Priest, philosopher and amateur astronomer, Pierre Gassendi (1592-1655) revitalized Epicureanism and combined it with Catholic doctrine.
Noting that the concept of mind is not necessary to explain the behavior of lower animals, he extended the argument to include humans. According to Gassendi, there are no functions of the mind that cannot be attributed to the human brain. Yet he held that humans have an immortal soul. Although his views seemed contradictory to both his Christian and secular critics, Gassendi held that his materialistic and theological explanations were compatible.
It was a time of change and diverse accomplishments. In Gassendi’s lifetime, James the VI ruled Scotland, the Ming dynasty was ending, and Don Quixote and the King James version of the Bible were published. Gassendi’s contemporaries included Milton, Shakespeare and Hobbes. He attended mass with Mersenne, corresponded with Galileo and Christina of Sweden, and argued with Descartes.

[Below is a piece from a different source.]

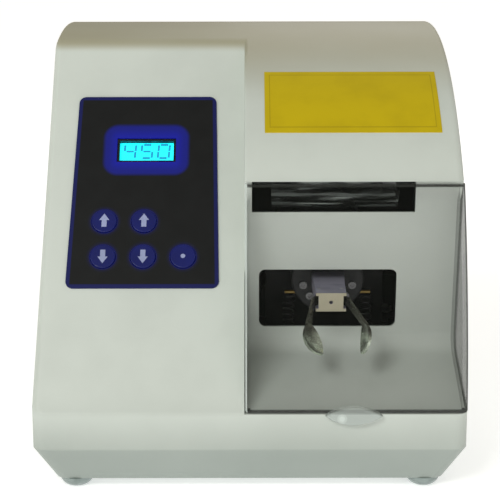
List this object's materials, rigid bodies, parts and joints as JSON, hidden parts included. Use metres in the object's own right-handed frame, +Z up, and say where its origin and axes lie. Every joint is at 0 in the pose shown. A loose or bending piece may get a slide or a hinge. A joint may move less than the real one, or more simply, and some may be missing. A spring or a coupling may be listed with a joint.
{
  "type": "dental amalgamator",
  "caption": "Bench dental amalgamator: pale green-grey case with sloping keypad and display, clear hinged visor over a chamber where a motor-driven arm shakes a sprung capsule fork.",
  "frame": {"origin": "on the table, under the middle of the whole outline", "axes": "+Z up, -Y to the front with the keypad and visor, +X to the right seen from the front"},
  "size_m": [0.2, 0.2206, 0.207],
  "materials": {
    "case_enamel": "fine satin moulded paint",
    "foot_rubber": "matte",
    "foot_pad": "clear grey, glossy",
    "screw_steel": "zinc plated",
    "clear_visor": "clear polished acrylic",
    "pin_steel": "ground",
    "magnet": "nickel plated",
    "sensor_black": "matte",
    "keypad_film": "fine textured film",
    "button_blue": "domed film",
    "switch_black": "satin",
    "board_green": "solder mask",
    "display_cyan": "lit display",
    "label_yellow": "printed film",
    "zinc_plate": "zinc plated sheet",
    "spring_steel": "oiled wire",
    "motor_zinc": "plated drawn can",
    "hub_steel": "turned",
    "winding_copper": "lacquered winding",
    "arm_cast": "satin cast",
    "anchor_brass": "turned",
    "head_plastic": "moulded, cream",
    "finger_steel": "polished spring strip",
    "transformer_iron": "varnished laminations",
    "capacitor_sleeve": "shrink sleeve",
    "heat_sink_black": "black anodised",
    "ribbon_grey": "flexible",
    "rocker_black": "gloss"
  },
  "bodies": {
    "case": {"upper_case": "case_enamel", "base_pan": "case_enamel", "feet": "foot_pad", "case_screws": "screw_steel", "hinge_pin": "pin_steel", "hinge_clips": "pin_steel", "visor_sensor": "sensor_black", "keypad_overlay": "keypad_film", "display_window": "clear_visor", "key_switches": "switch_black", "control_board": "board_green", "board_screws": "screw_steel", "lcd_frame": "switch_black", "lcd_glass": "display_cyan", "control_chips": "switch_black", "hood_label": "label_yellow", "isolator_posts": "pin_steel", "isolator_bumpers": "foot_rubber", "isolator_nuts": "screw_steel", "power_board": "board_green", "power_board_screws": "screw_steel", "transformer": "transformer_iron", "capacitors": "capacitor_sleeve", "heat_sink": "heat_sink_black", "ribbon_cable": "ribbon_grey", "inlet_socket": "switch_black", "inlet_blades": "anchor_brass", "inlet_screws": "screw_steel", "rocker_frame": "switch_black", "fuse_holder": "switch_black", "fuse_cap": "switch_black"},
    "visor": {"safety_visor": "clear_visor", "visor_magnet": "magnet"},
    "speed_up_button": {"speed_up_button": "button_blue"},
    "speed_down_button": {"speed_down_button": "button_blue"},
    "time_up_button": {"time_up_button": "button_blue"},
    "time_down_button": {"time_down_button": "button_blue"},
    "start_button": {"start_button": "button_blue"},
    "rocker": {"rocker_button": "rocker_black"},
    "carriage": {"carriage_plate": "zinc_plate", "motor_bracket": "zinc_plate", "bracket_screws": "screw_steel", "motor_can": "motor_zinc", "motor_screws": "screw_steel", "motor_cap": "switch_black", "centring_springs": "spring_steel", "isolator_springs": "spring_steel"},
    "rotor": {"motor_armature": "winding_copper", "motor_shaft": "pin_steel", "drive_hub": "hub_steel"},
    "arm": {"swing_arm": "arm_cast", "journal_bearing": "pin_steel", "drum_screws": "screw_steel", "spring_anchors": "anchor_brass", "capsule_head": "head_plastic", "finger_pins": "pin_steel", "finger_springs": "spring_steel"},
    "left_finger": {"left_finger": "finger_steel"},
    "right_finger": {"right_finger": "finger_steel"}
  },
  "joints": [
    {"name": "visor_hinge", "type": "hinge", "parent": "case", "child": "visor", "pos_m": [0.04, -0.06025, 0.1445], "axis": [-1, 0, 0], "range_deg": [0, 78]},
    {"name": "speed_up_button_press", "type": "slide", "parent": "case", "child": "speed_up_button", "axis": [0, 0.8018, -0.5976], "range_m": [0, 0.0008], "stiffness_N_per_m": 2500},
    {"name": "speed_down_button_press", "type": "slide", "parent": "case", "child": "speed_down_button", "axis": [0, 0.8018, -0.5976], "range_m": [0, 0.0008], "stiffness_N_per_m": 2500},
    {"name": "time_up_button_press", "type": "slide", "parent": "case", "child": "time_up_button", "axis": [0, 0.8018, -0.5976], "range_m": [0, 0.0008], "stiffness_N_per_m": 2500},
    {"name": "time_down_button_press", "type": "slide", "parent": "case", "child": "time_down_button", "axis": [0, 0.8018, -0.5976], "range_m": [0, 0.0008], "stiffness_N_per_m": 2500},
    {"name": "start_button_press", "type": "slide", "parent": "case", "child": "start_button", "axis": [0, 0.8018, -0.5976], "range_m": [0, 0.0008], "stiffness_N_per_m": 2500},
    {"name": "mains_rocker", "type": "hinge", "parent": "case", "child": "rocker", "pos_m": [-0.018, 0.10025, 0.052], "axis": [-1, 0, 0], "range_deg": [0, 16]},
    {"name": "carriage_float", "type": "slide", "parent": "case", "child": "carriage", "axis": [0, 0, 1], "range_m": [-0.002, 0.002], "stiffness_N_per_m": 20000, "springref_m": 0.0006, "deforming": ["isolator_springs"]},
    {"name": "motor_spin", "type": "hinge", "parent": "carriage", "child": "rotor", "pos_m": [0.0382, -0.03275, 0.091], "axis": [0, 1, 0], "continuous": true},
    {"name": "arm_swing", "type": "hinge", "parent": "carriage", "child": "arm", "pos_m": [0.0382, -0.03275, 0.091], "axis": [0, -0.1392, 0.9903], "range_deg": [-8, 8], "stiffness_Nm_per_rad": 2},
    {"name": "left_finger_spread", "type": "hinge", "parent": "arm", "child": "left_finger", "pos_m": [0.0329, -0.07286, 0.08536], "axis": [0, 0.1392, -0.9903], "range_deg": [0, 9], "stiffness_Nm_per_rad": 0.3},
    {"name": "right_finger_spread", "type": "hinge", "parent": "arm", "child": "right_finger", "pos_m": [0.0435, -0.07286, 0.08536], "axis": [0, -0.1392, 0.9903], "range_deg": [0, 9], "stiffness_Nm_per_rad": 0.3}
  ]
}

Gassendi opposed the deductive dualism of Decartes, rejected innate ideas and replaced rationalism with materialism. Preferring an inductive approach, Gassendi noted that the behavior of lower animals could be described without reference to a “mind.” Consequently, there was no need to ascribe the presence of a mind to humans.
Like Bacon, Gassendi was the leading intellectual of his country. He is best known for his opposition to Aristotelean philosophy, his monistic materialism, and his integration of Epicurean and Christian ideals. Gassendi held that humans have immortal souls and the harmony of nature proves the existence of God. He also maintained that the senses are a primary source of knowledge and the brain is the center of human thinking.
Gassendi was born in the foothills of the Alps, and except for a trip to the Netherlands in 1628, he never ventured outside of France. He was born in Champtercier, 9km southwest of Digne-les-Bains. Although 2200 ft above sea level, Champtercier is still in the lavender region of Provence. It doesn’t have the hot springs of Digne-les-Bains but they share a similar history. The area was conquered by Augustine in 14 BC and ransacked several times during the Wars of Religion. In 1629, 85% of the population died from the Plague.
Gassendi studied Latin at Digne, philosophy at Aix, and theology at Aix and Avignon. In 1625, he was appointed the provost of the cathedral of Digne. In 1645, Gassendi was appointed to the College Royal of France in Paris. Although he returned to his country living to recover from inflammation in his lungs, he returned to Paris in 1653. When his fever grew worse, the doctors performed over a dozen blood letting operations to alleviate the problem; Gassendi never recovered. He died in Paris at the age of 63.